START MATERIAL

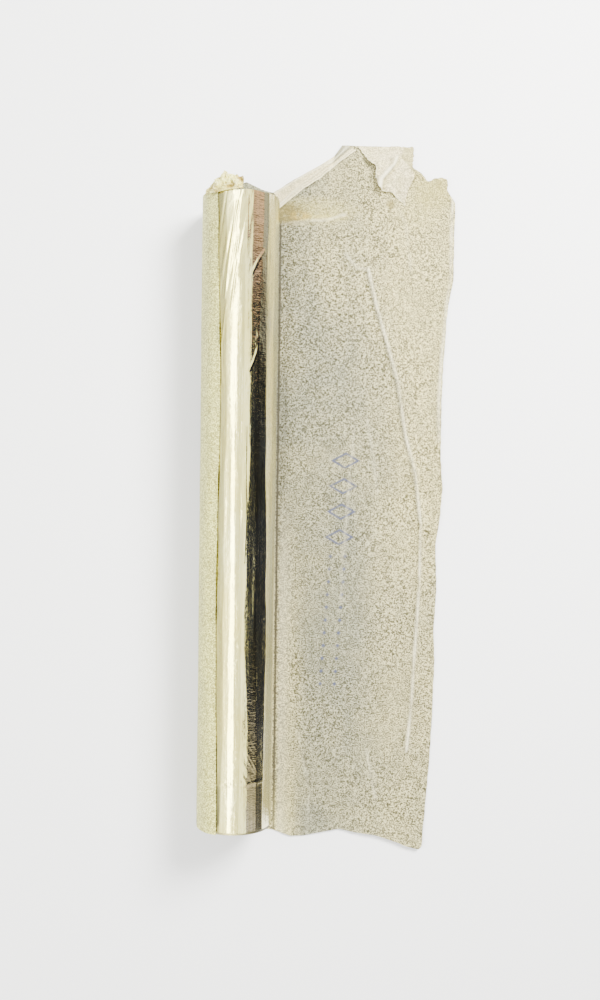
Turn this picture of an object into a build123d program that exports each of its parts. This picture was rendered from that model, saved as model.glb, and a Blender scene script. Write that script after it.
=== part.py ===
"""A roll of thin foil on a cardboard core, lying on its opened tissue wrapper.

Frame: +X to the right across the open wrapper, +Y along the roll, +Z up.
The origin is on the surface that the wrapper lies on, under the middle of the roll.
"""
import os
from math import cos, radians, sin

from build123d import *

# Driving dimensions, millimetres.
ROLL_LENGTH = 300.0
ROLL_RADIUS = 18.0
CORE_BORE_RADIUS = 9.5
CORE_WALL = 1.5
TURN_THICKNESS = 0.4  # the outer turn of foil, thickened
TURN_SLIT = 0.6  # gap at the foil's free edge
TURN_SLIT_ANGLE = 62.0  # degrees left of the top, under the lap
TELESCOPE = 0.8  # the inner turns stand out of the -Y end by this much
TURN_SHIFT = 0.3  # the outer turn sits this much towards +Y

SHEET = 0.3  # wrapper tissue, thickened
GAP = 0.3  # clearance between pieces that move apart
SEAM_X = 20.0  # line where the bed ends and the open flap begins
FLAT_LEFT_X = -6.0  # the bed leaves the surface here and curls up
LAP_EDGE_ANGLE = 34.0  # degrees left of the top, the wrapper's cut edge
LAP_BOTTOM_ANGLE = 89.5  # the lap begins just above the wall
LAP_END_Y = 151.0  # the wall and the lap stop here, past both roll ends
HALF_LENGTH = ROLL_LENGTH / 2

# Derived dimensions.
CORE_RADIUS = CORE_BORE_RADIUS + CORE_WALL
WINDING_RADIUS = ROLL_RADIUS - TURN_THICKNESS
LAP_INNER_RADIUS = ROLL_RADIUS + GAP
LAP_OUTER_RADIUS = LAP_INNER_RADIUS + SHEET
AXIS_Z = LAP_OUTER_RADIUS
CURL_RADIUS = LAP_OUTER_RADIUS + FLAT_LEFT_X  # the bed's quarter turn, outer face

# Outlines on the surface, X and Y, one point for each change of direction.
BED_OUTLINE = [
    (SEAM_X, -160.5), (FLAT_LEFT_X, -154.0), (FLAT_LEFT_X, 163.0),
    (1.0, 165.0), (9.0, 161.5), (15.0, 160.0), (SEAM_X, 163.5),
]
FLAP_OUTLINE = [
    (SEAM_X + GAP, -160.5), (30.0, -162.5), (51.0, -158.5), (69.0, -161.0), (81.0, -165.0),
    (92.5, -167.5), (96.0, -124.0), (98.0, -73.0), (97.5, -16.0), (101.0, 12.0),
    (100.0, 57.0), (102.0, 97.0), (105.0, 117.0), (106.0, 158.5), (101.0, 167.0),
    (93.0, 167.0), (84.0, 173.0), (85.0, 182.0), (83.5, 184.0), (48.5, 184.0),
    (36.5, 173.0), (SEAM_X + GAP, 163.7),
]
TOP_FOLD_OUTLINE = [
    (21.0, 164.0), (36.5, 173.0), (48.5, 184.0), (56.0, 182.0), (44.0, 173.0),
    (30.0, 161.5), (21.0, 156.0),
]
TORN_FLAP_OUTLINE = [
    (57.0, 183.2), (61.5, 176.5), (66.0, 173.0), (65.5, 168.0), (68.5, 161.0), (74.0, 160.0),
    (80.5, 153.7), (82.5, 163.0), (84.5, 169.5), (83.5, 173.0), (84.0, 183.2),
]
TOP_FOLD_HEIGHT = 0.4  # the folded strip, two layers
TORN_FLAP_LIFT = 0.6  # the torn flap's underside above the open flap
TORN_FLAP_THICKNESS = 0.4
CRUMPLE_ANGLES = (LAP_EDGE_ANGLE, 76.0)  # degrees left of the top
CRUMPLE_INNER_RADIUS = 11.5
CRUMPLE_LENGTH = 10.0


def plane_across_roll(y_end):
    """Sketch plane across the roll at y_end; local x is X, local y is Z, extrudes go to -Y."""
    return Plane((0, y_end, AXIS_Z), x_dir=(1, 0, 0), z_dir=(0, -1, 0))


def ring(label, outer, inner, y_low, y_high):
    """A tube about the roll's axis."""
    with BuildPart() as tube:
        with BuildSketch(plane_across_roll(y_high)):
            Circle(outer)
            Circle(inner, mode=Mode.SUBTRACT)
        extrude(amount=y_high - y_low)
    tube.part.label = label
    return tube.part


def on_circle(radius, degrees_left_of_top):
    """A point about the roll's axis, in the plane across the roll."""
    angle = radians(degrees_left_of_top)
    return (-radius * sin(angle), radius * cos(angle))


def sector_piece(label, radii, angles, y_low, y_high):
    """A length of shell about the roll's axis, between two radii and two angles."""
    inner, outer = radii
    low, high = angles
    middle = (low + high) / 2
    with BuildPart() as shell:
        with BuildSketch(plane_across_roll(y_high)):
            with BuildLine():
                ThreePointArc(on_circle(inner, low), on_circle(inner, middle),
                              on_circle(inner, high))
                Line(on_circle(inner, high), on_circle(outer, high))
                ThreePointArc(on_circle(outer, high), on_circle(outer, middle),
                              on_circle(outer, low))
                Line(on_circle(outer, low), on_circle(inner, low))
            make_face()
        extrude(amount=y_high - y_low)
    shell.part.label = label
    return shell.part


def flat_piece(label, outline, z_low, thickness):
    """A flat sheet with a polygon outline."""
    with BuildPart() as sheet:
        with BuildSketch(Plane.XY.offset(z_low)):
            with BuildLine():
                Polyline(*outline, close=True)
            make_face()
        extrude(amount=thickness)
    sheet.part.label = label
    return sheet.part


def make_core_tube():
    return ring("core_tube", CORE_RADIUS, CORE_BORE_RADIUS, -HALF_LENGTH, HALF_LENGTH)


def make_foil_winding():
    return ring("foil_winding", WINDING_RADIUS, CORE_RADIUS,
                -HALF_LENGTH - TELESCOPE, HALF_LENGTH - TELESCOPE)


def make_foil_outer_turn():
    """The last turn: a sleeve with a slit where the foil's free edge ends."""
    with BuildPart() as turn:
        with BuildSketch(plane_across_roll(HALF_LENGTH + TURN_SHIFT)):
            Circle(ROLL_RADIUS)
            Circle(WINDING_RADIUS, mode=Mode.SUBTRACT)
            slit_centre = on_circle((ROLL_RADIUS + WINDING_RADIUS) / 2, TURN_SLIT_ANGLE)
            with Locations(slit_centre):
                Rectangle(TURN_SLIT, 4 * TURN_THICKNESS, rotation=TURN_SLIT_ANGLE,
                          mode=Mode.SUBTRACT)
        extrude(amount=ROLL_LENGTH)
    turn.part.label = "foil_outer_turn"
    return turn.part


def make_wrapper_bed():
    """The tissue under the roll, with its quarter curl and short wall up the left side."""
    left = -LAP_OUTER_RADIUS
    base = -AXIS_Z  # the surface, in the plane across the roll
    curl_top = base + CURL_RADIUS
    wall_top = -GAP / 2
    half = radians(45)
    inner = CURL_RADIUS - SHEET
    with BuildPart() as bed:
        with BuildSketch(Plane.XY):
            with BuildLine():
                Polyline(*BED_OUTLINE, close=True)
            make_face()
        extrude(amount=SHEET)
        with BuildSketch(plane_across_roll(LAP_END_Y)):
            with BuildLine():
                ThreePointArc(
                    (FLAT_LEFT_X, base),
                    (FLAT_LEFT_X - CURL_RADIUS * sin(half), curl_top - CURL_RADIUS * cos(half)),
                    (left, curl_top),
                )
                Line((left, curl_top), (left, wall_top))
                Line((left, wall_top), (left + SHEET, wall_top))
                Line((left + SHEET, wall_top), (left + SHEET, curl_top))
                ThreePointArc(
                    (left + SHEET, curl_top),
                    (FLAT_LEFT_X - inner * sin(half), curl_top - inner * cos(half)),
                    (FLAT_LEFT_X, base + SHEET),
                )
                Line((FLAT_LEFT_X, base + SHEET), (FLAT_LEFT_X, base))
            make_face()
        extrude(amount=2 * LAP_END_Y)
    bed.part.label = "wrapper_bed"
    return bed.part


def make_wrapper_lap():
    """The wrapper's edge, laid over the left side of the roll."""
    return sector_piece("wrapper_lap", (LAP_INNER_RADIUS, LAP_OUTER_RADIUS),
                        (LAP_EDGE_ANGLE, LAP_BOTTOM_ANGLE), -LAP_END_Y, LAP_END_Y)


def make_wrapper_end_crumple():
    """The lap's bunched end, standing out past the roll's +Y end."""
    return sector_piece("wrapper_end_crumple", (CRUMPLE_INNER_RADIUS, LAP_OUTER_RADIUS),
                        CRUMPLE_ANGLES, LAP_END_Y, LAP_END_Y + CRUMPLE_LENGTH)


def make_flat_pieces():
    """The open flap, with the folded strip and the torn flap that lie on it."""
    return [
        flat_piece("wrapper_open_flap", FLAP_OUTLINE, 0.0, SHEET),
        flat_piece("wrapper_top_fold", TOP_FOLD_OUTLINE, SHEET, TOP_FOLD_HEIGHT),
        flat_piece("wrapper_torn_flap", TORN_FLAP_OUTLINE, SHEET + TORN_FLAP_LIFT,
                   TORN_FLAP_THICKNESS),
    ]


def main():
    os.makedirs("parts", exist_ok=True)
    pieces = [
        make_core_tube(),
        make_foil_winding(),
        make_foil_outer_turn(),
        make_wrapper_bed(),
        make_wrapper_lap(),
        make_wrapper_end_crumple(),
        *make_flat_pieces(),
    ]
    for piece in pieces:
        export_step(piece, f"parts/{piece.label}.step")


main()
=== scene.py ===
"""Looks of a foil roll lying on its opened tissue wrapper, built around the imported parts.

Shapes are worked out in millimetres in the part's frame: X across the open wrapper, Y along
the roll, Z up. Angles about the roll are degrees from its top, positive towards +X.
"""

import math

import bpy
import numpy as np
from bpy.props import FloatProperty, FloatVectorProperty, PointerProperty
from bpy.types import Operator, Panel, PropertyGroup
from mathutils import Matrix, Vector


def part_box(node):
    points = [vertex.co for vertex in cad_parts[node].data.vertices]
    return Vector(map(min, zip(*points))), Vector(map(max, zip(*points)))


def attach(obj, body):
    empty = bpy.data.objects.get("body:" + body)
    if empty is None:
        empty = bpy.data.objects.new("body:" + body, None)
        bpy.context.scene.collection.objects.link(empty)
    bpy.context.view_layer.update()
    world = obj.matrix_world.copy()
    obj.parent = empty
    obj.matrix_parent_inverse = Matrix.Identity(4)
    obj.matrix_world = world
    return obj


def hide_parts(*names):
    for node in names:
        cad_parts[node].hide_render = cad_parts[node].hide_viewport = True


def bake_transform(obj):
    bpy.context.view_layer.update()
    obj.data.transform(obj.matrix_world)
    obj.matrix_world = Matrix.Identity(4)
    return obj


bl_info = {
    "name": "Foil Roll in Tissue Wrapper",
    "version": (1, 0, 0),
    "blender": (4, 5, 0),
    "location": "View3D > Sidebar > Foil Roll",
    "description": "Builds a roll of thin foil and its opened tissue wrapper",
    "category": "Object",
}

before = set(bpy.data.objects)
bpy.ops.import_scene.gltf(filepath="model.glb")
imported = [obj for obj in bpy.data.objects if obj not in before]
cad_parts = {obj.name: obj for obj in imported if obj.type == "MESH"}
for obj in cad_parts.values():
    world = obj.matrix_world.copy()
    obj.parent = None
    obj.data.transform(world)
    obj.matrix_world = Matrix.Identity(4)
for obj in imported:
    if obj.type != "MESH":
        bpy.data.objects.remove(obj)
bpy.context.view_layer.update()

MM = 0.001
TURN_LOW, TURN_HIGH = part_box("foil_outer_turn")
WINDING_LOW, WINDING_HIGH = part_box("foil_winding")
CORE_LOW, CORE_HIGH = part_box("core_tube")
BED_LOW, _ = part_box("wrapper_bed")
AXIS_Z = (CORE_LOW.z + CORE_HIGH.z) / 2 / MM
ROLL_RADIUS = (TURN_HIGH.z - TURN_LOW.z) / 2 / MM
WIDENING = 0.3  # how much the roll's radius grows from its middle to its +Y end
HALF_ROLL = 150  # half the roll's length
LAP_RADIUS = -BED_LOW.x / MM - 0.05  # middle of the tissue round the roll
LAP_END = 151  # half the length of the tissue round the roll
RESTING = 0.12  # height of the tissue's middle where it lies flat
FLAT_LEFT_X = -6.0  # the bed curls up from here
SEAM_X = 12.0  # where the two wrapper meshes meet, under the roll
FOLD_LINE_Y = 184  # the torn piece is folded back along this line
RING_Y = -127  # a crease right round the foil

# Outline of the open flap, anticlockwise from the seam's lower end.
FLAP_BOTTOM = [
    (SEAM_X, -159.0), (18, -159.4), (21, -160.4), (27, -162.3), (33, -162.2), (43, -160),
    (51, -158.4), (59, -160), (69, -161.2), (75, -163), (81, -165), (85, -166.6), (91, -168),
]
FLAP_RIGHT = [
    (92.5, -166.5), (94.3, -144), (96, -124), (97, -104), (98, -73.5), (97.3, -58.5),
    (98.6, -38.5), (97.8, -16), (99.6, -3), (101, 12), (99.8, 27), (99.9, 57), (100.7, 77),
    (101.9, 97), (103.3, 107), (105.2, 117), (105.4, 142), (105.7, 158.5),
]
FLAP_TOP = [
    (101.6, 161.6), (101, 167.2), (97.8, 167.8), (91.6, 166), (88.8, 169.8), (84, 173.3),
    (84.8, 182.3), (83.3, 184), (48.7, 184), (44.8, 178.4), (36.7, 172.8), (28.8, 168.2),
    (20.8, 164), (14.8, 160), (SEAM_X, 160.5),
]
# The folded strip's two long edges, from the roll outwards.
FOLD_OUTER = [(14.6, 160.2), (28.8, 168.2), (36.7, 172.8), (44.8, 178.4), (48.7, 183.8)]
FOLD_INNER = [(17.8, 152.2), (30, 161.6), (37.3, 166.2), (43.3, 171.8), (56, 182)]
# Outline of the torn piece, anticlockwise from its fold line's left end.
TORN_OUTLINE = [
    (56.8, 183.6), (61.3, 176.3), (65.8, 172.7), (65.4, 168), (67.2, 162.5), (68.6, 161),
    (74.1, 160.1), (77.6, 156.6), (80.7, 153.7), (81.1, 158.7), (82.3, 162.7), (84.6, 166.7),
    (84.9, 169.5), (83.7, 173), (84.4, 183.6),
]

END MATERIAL

(PROBLEM TO SOLVE) Print, please, the lines above from the very first through the one that holds "opened tissue wrapper.", both included, word for word and with nothing else.

(THE OUTPUT)
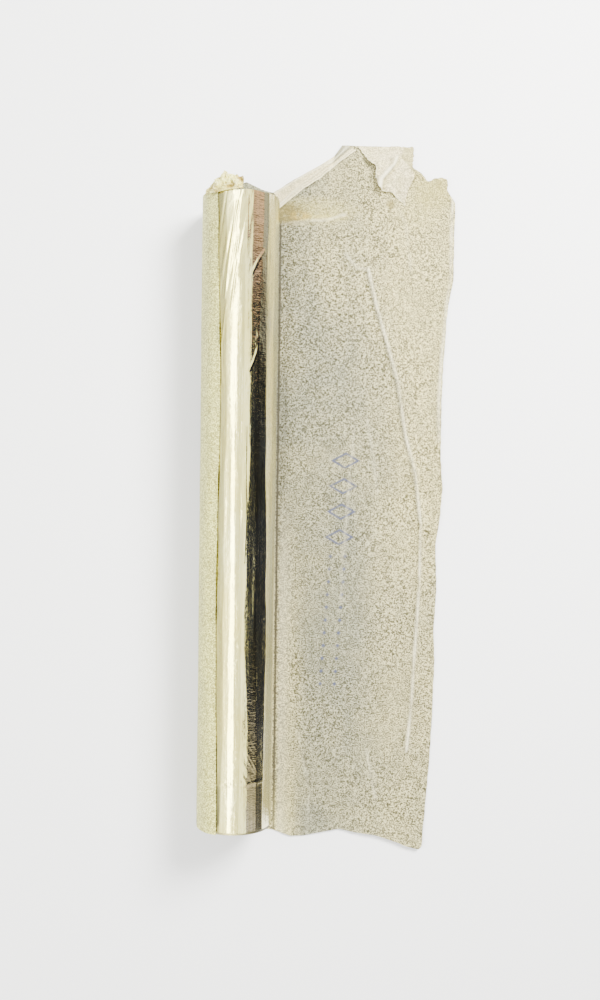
Turn this picture of an object into a build123d program that exports each of its parts. This picture was rendered from that model, saved as model.glb, and a Blender scene script. Write that script after it.
=== part.py ===
"""A roll of thin foil on a cardboard core, lying on its opened tissue wrapper.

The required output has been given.